The two storeyed brick building is designed in the Edwardian Commercial Italianate style with shops on the ground floor and accommodation on the first floor. The street elevation is symmetrical with a timber framed glazed shopfront on the ground floor, and two single windows either side of a central shield with "AD 1902" on the first floor. The windows have pediments with keystones and the architraves have ears at the base and a rendered sill course runs under all windows. A brick parapet has a central raised rendered pediment with "Hilton's Building".
The general Italianate style was influenced by the picturesque movement and was popular from. the early 1850's in New Zealand for commercial and domestic buildings. The Italianate style was first made popular particularly for large English residential buildings from the early 1800's with Cronkhill, the first building in the style, designed by architect, John Nash.
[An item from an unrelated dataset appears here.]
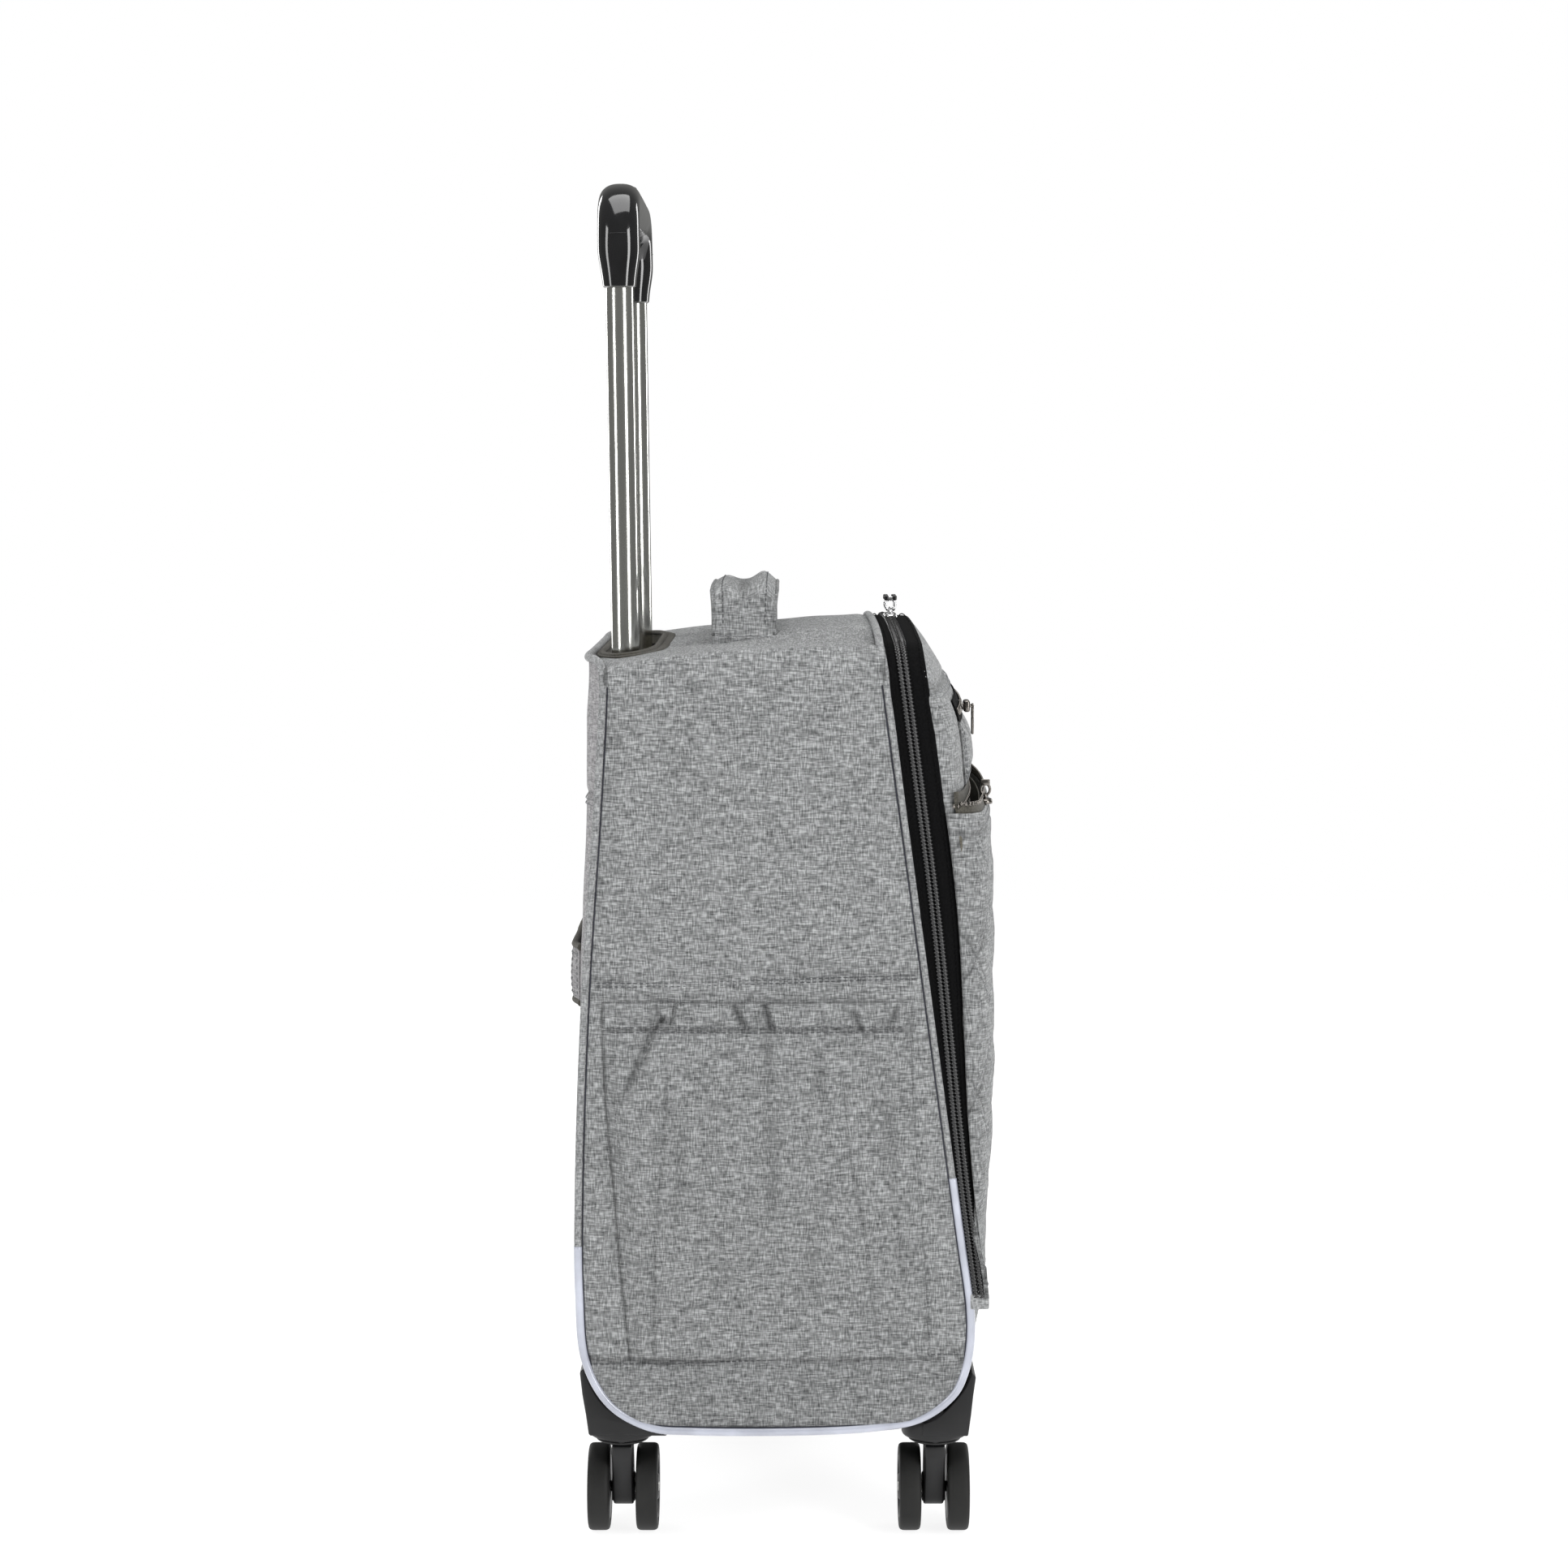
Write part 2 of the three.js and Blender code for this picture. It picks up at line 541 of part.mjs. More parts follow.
const TRAY_Z = [447, 501];
const trayFloor = 3;
const trayOuter = stadium(WELL.x + 2, wellRound + 2, wellCentreY, TRAY_Z[0], TRAY_Z[1]);
const trayInner = stadium(WELL.x, wellRound, wellCentreY, TRAY_Z[0] + trayFloor, TRAY_Z[1] + 5);
const tubeHoles = [-TUBE_X, TUBE_X].map((x) => rodZ(OUTER_R + 0.6, 430, 460, x, tubeY(448)));
add('handle_well_tray', cut(trayOuter, trayInner, ...tubeHoles), MATERIAL.plastic);
const LIP_Z = [505.9, 507.4];
add('well_zipper_lips', cut(
  stadium(WELL.x + 1, wellRound + 1, wellCentreY, LIP_Z[0] + 3.2, LIP_Z[1] + 3.2),
  stadium(WELL.x - 5, wellRound - 1, wellCentreY, 500, 520),
), MATERIAL.tape);

const tubeProfile = (radius, z0, z1) => [
  [radius - TUBE_WALL, z0], [radius, z0], [radius, z1], [radius - TUBE_WALL, z1],
];
for (const [side, sign] of [['left', -1], ['right', 1]]) {
  const place = (mesh) => mesh.position.set(sign * TUBE_X, 0, 0);
  place(add(`${side}_outer_tube`, turned(tubeProfile(OUTER_R, ...OUTER_Z), 24), MATERIAL.steel, handle));
  place(add(`${side}_middle_tube`, turned(tubeProfile(MIDDLE_R, ...MIDDLE_Z), 24), MATERIAL.steel, handle));
  place(add(`${side}_inner_tube`, turned(tubeProfile(INNER_R, ...INNER_Z), 24), MATERIAL.steel, handle));
}
const footHoles = [-TUBE_X, TUBE_X].map((x) => rodZ(OUTER_R + 0.5, 60, 120, x, tubeY(97)));
add('tube_foot_bracket', cut(box(-108, 108, 74, 102, 88, 104), ...footHoles), MATERIAL.plastic);

// Grip: a padded bar that turns down onto both tubes, hollow where the release parts run.
const GRIP_HALF = 12.1; // half its depth, front to back
const gripPath = new THREE.CatmullRomCurve3([
  [-TUBE_X, GRIP_Z[0]], [-TUBE_X, 728], [-TUBE_X, 742], [-84, 755.5], [-70, 761.4], [-40, 762.3], [0, 762.5],
  [40, 762.3], [70, 761.4], [84, 755.5], [TUBE_X, 742], [TUBE_X, 728], [TUBE_X, GRIP_Z[0]],
].map(([x, z]) => new THREE.Vector3(x, 0, z)), false, 'centripetal');
function gripSection(u) {
  const arm = Math.abs(2 * u - 1);
  const taper = 1 - 0.22 * smooth(arm, 0.82, 1);
  return { half: GRIP_HALF * taper, thick: 11 * (1 - 0.1 * smooth(arm, 0.85, 1)) };
}
function sweptBar(path, steps, sides, sectionAt) {
  const positions = [];
  const indices = [];
  for (let i = 0; i <= steps; i += 1) {
    const u = i / steps;
    const at = path.getPointAt(u);
    const tangent = path.getTangentAt(u);
    const { half, thick } = sectionAt(u);
    for (let k = 0; k < sides; k += 1) {
      const angle = (2 * Math.PI * k) / sides;
      const out = thick * Math.sin(angle);
      positions.push(at.x - tangent.z * out, half * Math.cos(angle), at.z + tangent.x * out);
    }
  }
  const ring = (i, k) => i * sides + (k % sides);
  for (let i = 0; i < steps; i += 1) {
    for (let k = 0; k < sides; k += 1) {
      indices.push(ring(i, k), ring(i + 1, k), ring(i + 1, k + 1));
      indices.push(ring(i, k), ring(i + 1, k + 1), ring(i, k + 1));
    }
  }
  for (let k = 1; k < sides - 1; k += 1) {
    indices.push(0, k, k + 1);
    indices.push(ring(steps, 0), ring(steps, k + 1), ring(steps, k));
  }
  return closedSurface(positions, indices);
}
const BUTTON = { x: 20, y: 7.6, top: 775.6, floor: 757 };
const gripCuts = [
  box(-94, 94, -3.4, 3.4, 752.5, 761.4),
  box(-BUTTON.x - 0.6, BUTTON.x + 0.6, -BUTTON.y - 0.6, BUTTON.y + 0.6, BUTTON.floor, 790),
];
for (const x of [-TUBE_X, TUBE_X]) {
  gripCuts.push(rodZ(INNER_R + 0.3, 700, INNER_Z[1] + 0.6, x, 0));
  gripCuts.push(rodZ(3.4, 720, 756, x, 0, 12));
}
add('grip', cut(sweptBar(gripPath, 26, 12, gripSection), ...gripCuts), MATERIAL.gloss, handle);

// Release: the button sits on a yoke whose two rods run down inside the inner tubes.
function buttonGeometry() {
  const shape = new THREE.Shape();
  const [x, y] = [BUTTON.x, BUTTON.y];
  shape.absarc(x - y, 0, y, -Math.PI / 2, Math.PI / 2, false);
  shape.absarc(-x + y, 0, y, Math.PI / 2, (3 * Math.PI) / 2, false);
  const body = new THREE.ExtrudeGeometry(shape, { depth: 13.6, bevelEnabled: false, curveSegments: 8 });
  return body.translate(0, 0, BUTTON.top - 13.6);
}
add('release_button', buttonGeometry(), MATERIAL.gloss, handle);
add('release_yoke', joined(
  box(-92.5, 92.5, -2.4, 2.4, 757.4, 760.4),
  rodZ(2.2, 356, 758.5, -TUBE_X, 0, 10),
  rodZ(2.2, 356, 758.5, TUBE_X, 0, 10),
), MATERIAL.steel, handle);

// ---- casters ------------------------------------------------------------------------------
const DRUM_R = 19;
const HOUSING_HALF = 19; // half the width of a caster's corner guard
const STUD_R = 5;
const STUD_TOP = 66;
// The corner guard's outline, [y outwards from the caster's middle, z], outside the base curve.
function housing(centreY, outward) {
  const guard = [];
  const span = outward > 0 ? [5.25, 7.6] : [9.6, 12];
  for (let i = 0; i <= 10; i += 1) {
    const [, y, z] = wallPoint(CASTER_X - HOUSING_HALF, lerp(span[0], span[1], i / 10), -0.7);
    guard.push([y, z]);
  }
  if (outward < 0) guard.reverse();
  const rimZ = guard[0][1];
  const outerY = guard[0][0] + (outward > 0 ? 3.2 : 2.4) * outward;
  const lastY = guard[guard.length - 1][0];
  const edge = centreY + outward * (DRUM_R - 0.6);
  guard.push([lastY, DRUM_Z + 4.6], [edge, DRUM_Z + 4.6], [edge + outward * 1.6, 76]);
  guard.push([outerY - outward * 1.4, 88], [outerY, rimZ - 3]);
  const block = prism(guard, -HOUSING_HALF, HOUSING_HALF, 'x');
  const drum = rodZ(DRUM_R, DRUM_Z, DRUM_Z + 7, 0, centreY, 32);
  const bore = rodZ(STUD_R + 0.4, 40, STUD_TOP + 1, 0, centreY, 20);
  return cut(joined(block, drum), bore);
}
// A caster turns about its stud; its wheels trail behind on one axle.
function forkGeometry() {
  const legHalf = 5.8;
  const leg = prism([
    [-11, 55.5], [11, 55.5], [14, 50], [TRAIL + 10.2, 25], [TRAIL + 7, 17.8], [TRAIL, 14.8],
    [TRAIL - 7, 17.8], [TRAIL - 10.2, 25], [-7, 40],
  ], -legHalf, legHalf, 'y');
  const disc = rodZ(15, 55, DRUM_Z - GAP, 0, 0, 28);
  const stud = rodZ(STUD_R, 55, STUD_TOP, 0, 0, 16);
  const axle = rodY(3, -WHEEL_OFFSET - WHEEL_W / 2, WHEEL_OFFSET + WHEEL_W / 2, TRAIL, WHEEL_R, 12);
  const barrel = rodY(8.6, -6.6, 6.6, TRAIL, WHEEL_R, 18);
  return joined(leg, disc, stud, axle, barrel);
}
// The tread is faceted with one facet flat on the floor, WHEEL_R below the axle.
const WHEEL_SIDES = 22;
const treadR = WHEEL_R / Math.cos(Math.PI / WHEEL_SIDES);
const wheelProfile = [
  [3.4, -WHEEL_W / 2], [17, -WHEEL_W / 2], [22.6, -WHEEL_W / 2 + 0.4], [treadR, -WHEEL_W / 2 + 3],
  [treadR, WHEEL_W / 2 - 3], [22.6, WHEEL_W / 2 - 0.4], [17, WHEEL_W / 2], [3.4, WHEEL_W / 2],
];
const wheelGeometry = () => turned(wheelProfile, WHEEL_SIDES).rotateZ(Math.PI / WHEEL_SIDES);
const CASTERS = [
  { name: 'left_rear', x: -1, y: REAR_CASTER_Y, outward: 1, turn: 0 },
  { name: 'left_front', x: -1, y: FRONT_CASTER_Y, outward: -1, turn: 0 },
  { name: 'right_rear', x: 1, y: REAR_CASTER_Y, outward: 1, turn: -Math.PI / 2 },
  { name: 'right_front', x: 1, y: FRONT_CASTER_Y, outward: -1, turn: Math.PI / 2 },
];
for (const { name, x, y, outward, turn } of CASTERS) {
  const shell = add(`${name}_caster_housing`, housing(y, outward), MATERIAL.plastic);
  shell.position.x = x * CASTER_X;
  const caster = new THREE.Group();
  caster.position.set(x * CASTER_X, y, 0);
  caster.rotation.z = turn;
  suitcase.add(caster);
  add(`${name}_caster_fork`, forkGeometry(), MATERIAL.plastic, caster);
  for (const [label, sign] of [['a', -1], ['b', 1]]) {
    const wheel = add(`${name}_wheel_${label}`, wheelGeometry(), MATERIAL.tyre, caster);
    wheel.rotation.x = Math.PI / 2;
    wheel.position.set(TRAIL, sign * (WHEEL_OFFSET + WHEEL_PLAY), WHEEL_R);
  }
}

// ---- zipper sliders -----------------------------------------------------------------------
const RIM_TOP_Z = rimPoint(0.5)[1];
function sliderBody(x, y, z) {
  return joined(
    box(x - 7, x + 7, y - 4.6, y + 4.6, z, z + 2.4),
    box(x - 4, x + 4, y - 2, y + 2, z + 2, z + 4.6),
  );
}
function pullTab(x, y, z) {
  const ring = box(x - 1, x + 1, y - 2.6, y + 2.6, z, z + 9);
  const hole = box(x - 3, x + 3, y - 1.2, y + 1.2, z + 1.4, z + 4.4);
  return cut(ring, hole);
}
const SLIDER_X = 9; // each side of the middle, where the two sliders meet when shut
const SLIDER_Y = coilY(517);
const SLIDER_Z = RIM_TOP_Z + GAP;
for (const [side, sign] of [['left', -1], ['right', 1]]) {
  add(`${side}_main_slider`, sliderBody(sign * SLIDER_X, SLIDER_Y, SLIDER_Z), MATERIAL.chrome);
  add(`${side}_main_pull`, pullTab(sign * SLIDER_X, SLIDER_Y, SLIDER_Z + 5), MATERIAL.chrome);
}
const POCKET_SLIDER = { x: -120, z: POCKET_TOP + GAP };
const pocketRimY = pocketFace(POCKET_TOP) + bow(POCKET_SLIDER.x, BOW * 2) + 1;
add('lower_pocket_slider', sliderBody(POCKET_SLIDER.x, pocketRimY, POCKET_SLIDER.z), MATERIAL.gunmetal);
add('lower_pocket_pull', pullTab(POCKET_SLIDER.x, pocketRimY, POCKET_SLIDER.z + 5), MATERIAL.gunmetal);
// The upper pocket's slider runs straight across, just clear of the fullest part of the lid.
const UPPER_SLIDER = { x: -90, z: 476 };
function upperSliderGeometry({ x, z }) {
  const y = lidFaceAt(0, z) - 0.5;
  return joined(
    box(x - 6, x + 6, y - 4, y, z - 3, z + 3),
    box(x - 1.5, x + 1.5, y - 8.6, y - 3.5, z - 1, z + 1),
    box(x - 1.5, x + 1.5, y - 8.6, y - 7.2, z - 16, z + 1),
  );
}
add('upper_pocket_slider', upperSliderGeometry(UPPER_SLIDER), MATERIAL.gunmetal);

export default suitcase;
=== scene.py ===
"""Looks of a softside upright suitcase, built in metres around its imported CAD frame.

X runs across the case, -Y is the lid side, +Y the trolley handle side, Z is up.
The plain CAD solids are replaced by sewn fabric, zippers, moulded plastic and polished steel.
"""
import math

import bmesh
import bpy
import numpy as np
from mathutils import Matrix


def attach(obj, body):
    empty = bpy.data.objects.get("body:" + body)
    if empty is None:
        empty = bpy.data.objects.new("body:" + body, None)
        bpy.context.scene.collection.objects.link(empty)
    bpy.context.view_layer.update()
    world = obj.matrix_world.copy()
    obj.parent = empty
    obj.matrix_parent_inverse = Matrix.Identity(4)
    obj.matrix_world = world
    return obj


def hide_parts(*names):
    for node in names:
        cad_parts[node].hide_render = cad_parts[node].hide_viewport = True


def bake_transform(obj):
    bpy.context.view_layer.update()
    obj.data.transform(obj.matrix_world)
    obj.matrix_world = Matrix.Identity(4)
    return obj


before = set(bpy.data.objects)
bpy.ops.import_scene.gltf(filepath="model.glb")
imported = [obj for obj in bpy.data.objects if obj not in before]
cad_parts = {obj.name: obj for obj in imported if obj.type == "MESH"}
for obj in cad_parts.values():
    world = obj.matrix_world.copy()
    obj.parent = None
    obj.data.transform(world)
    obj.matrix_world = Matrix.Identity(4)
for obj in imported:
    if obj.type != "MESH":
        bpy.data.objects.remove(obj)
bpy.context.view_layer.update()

MM = 0.001  # shapes are written in millimetres, and materials in metres
SIDES = (("left", -1), ("right", 1))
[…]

This Italianate commercial style was a part of the classical revival of the nineteenth century, which was championed by Sir Charles Barry from the 1840's in his design of clubs and smaller office buildings. His preferred style was the sixteenth century Italian Palazzo and he was also influential in using this style for large country houses for the wealthy. Commercial buildings, particularly banks, preferred the use of classical architecture, and the design of C R Cockerell's Sun Fire and Life Assurance building of 1839-42 in Threadneedle Street confirmed the Italianate Palazzo style. The design of larger structures using classical language was easily solved using the Palazzo style and quickly saw warehouses and multi-storey offices and other buildings adopt the Italianate Palazzo style. Architects such as Edward Waiters, J E Gregan, Edward I'Anson, and John Gibson, popularised the style in England while Scottish architects also took up the style with gusto. The High Victorian period saw additional classical styles such as the French renaissance become a significant style, however the popularity of the Italianate Palazzo style for commercial buildings was maintained until the Edwardian period, when the style evolved into the Inter-war Commercial Palazzo style. This was developed by American architects McKim, Mead and White initially for Chicago high-rise commercial buildings, and this style became popular throughout the 'New World'.
The main exterior characteristics of the Italianate commercial style include a Classical (often bracketed) cornice, plain or panelled pilasters, square headed, round or shallow arched windows, expressed voussoirs or keystone and architraves with ears at the head and sill.
Elements comprising the street elevation are the most significant including:
brickwork to elevations
rendered parapet and pediment details, cornice, shield with "1902", window architraves and sill course and door heads and sills, other original decorative elements of cornice, parapet copings, finials, quoins, keystones, swag, lettering, cartouche
timber double hung sash window
verandah with wrought iron decoration
Although not visible the rear elevation and roof are also of significance.
Please note that entry on the New Zealand Heritage List/Rarangi Korero identifies only the heritage values of the property concerned, and should not be construed as advice on the state of the property, or as a comment of its soundness or safety, including in regard to earthquake risk, safety in the event of fire, or insanitary conditions.